Rubio has tried to reinvent himself by putting forward what is by far the best policy agenda of any candidate, including an innovative tax plan and an ambitious economic opportunity agenda. But in the superficial world of politics that hasn't made many waves.
And so, it seems, Rubio is destined to be stuck in the second tier.
But I think this view overlooks one crucial element — Rubio himself.
He clawed his way up to the top of Florida politics starting at a young age, and won a seat in the Senate in a startling underdog campaign. There's a reason for that.
Every successful politician has a different way of wooing voters. For Rubio, his unique skill is that he's a convincer. He is not the greatest speech-giver or emoter of his generation. But he has a very well-developed talent for explaining his positions in a way that simply convinces people. The stories of him turning around roomfuls of skeptical people are too many to ignore.

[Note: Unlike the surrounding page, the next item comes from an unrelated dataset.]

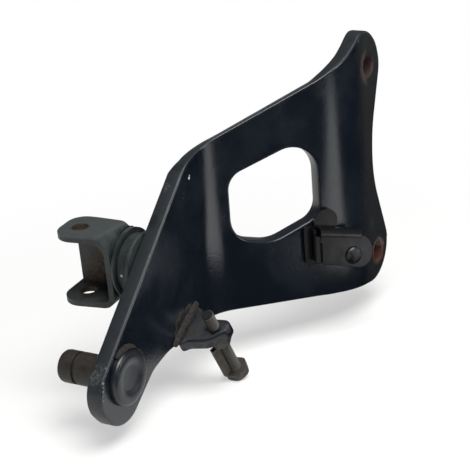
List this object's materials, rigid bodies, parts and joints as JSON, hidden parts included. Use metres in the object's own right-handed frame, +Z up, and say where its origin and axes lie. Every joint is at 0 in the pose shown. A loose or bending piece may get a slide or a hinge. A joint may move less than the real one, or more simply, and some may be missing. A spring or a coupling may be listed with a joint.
{
  "type": "motorcycle footrest hanger",
  "caption": "Bent steel plate with a window that bolts to a motorcycle frame and carries a footrest clevis, a pedal pivot pin, a pedal stop screw and a small spring clip.",
  "frame": {"origin": "point on the flat face of the plate that lies against the motorcycle frame, midway in height between the two frame bolt holes and at the middle of that flat's width", "axes": "+X rearward along the plate's frame flat, towards the bolt holes; +Y outboard, the way the pedal pivot pin and the clevis point; +Z up the line of the bolt holes"},
  "size_m": [0.2155, 0.1057, 0.1533],
  "materials": {
    "black_paint": "worn blue-black paint",
    "grey_black_paint": "faded grey-black paint with rust inside",
    "painted_weld": "weld bead with thin paint, brown rust showing",
    "tarnished_steel": "turned steel, tarnished brown",
    "dull_zinc": "dull zinc plate, dirty",
    "black_dipped_sheet": "glossy black dip coat"
  },
  "bodies": {
    "root": {"hanger_plate": "black_paint", "pedal_pivot_pin": "tarnished_steel", "pivot_head_weld_top": "painted_weld", "pivot_head_weld_side": "painted_weld", "pivot_outer_weld": "painted_weld", "clevis_boss": "black_paint", "clevis_flange": "black_paint", "peg_clevis": "grey_black_paint", "stop_tab": "black_paint", "stop_tab_weld": "painted_weld", "stop_screw": "dull_zinc", "stop_nut": "dull_zinc", "stop_strap": "dull_zinc", "clip_bracket": "black_dipped_sheet", "clip_rivet": "dull_zinc"}
  },
  "joints": []
}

That asset will be enormously valuable in the town halls of Iowa and New Hampshire and South Carolina.
It might not sound like much, but it's exactly that sort of political talent that upsets are made of, particularly when it's combined with his reformist conservative policies and appealing background. Were it not for the congressional debacle on immigration — his position on which barely differs from that of the early frontrunner Jeb Bush — he would be considered, more or less, a complete package.
Marco Rubio is the most underrated candidate this cycle.